**WRITTEN REQUEST**
Write out, word for word, only the data from its first line to the line containing "TIP_PINCH = 0.6".

**DATASET EXTRACT**
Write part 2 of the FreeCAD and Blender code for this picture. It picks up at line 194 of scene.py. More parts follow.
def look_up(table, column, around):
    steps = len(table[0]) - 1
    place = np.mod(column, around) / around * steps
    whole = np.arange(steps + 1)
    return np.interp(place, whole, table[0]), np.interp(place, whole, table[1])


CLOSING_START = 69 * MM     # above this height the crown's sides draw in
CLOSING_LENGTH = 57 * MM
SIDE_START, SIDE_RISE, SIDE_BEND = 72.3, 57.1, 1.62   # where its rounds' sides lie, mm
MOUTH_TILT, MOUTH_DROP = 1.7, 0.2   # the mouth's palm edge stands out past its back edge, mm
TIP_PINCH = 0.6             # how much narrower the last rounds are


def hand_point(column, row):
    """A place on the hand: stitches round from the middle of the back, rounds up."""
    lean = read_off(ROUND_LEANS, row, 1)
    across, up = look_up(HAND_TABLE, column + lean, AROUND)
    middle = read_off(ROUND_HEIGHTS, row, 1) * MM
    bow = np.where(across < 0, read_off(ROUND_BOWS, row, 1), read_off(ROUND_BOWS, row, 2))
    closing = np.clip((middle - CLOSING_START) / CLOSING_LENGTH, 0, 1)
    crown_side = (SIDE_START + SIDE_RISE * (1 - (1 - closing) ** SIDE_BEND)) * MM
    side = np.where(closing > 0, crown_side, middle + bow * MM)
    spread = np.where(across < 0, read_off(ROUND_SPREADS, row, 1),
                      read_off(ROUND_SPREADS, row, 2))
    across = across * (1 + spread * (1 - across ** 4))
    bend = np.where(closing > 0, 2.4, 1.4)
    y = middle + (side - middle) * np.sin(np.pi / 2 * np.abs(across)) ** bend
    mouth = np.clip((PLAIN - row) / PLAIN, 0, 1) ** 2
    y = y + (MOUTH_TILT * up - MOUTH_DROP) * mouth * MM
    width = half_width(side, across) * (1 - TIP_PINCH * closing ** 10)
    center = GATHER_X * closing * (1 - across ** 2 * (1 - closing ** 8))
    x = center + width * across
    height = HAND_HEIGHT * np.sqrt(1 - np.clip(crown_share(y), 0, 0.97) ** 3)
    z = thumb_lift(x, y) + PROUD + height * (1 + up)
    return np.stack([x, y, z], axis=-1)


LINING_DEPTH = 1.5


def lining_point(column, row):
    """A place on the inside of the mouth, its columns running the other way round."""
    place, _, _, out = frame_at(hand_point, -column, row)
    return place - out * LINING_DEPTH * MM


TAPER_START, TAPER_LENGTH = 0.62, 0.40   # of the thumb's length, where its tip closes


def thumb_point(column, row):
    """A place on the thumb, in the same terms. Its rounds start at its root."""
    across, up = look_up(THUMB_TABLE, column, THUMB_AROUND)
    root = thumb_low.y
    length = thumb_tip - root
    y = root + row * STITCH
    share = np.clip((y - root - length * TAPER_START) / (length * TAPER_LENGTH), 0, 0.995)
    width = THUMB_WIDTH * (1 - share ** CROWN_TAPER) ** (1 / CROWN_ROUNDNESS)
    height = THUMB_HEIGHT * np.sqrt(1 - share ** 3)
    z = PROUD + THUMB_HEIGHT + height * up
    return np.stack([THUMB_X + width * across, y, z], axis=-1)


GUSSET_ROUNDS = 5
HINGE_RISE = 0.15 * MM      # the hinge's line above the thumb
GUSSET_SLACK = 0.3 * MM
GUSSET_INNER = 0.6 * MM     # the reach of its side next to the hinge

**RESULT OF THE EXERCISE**
Write part 2 of the FreeCAD and Blender code for this picture. It picks up at line 194 of scene.py. More parts follow.
def look_up(table, column, around):
    steps = len(table[0]) - 1
    place = np.mod(column, around) / around * steps
    whole = np.arange(steps + 1)
    return np.interp(place, whole, table[0]), np.interp(place, whole, table[1])


CLOSING_START = 69 * MM     # above this height the crown's sides draw in
CLOSING_LENGTH = 57 * MM
SIDE_START, SIDE_RISE, SIDE_BEND = 72.3, 57.1, 1.62   # where its rounds' sides lie, mm
MOUTH_TILT, MOUTH_DROP = 1.7, 0.2   # the mouth's palm edge stands out past its back edge, mm
TIP_PINCH = 0.6             # how much narrower the last rounds are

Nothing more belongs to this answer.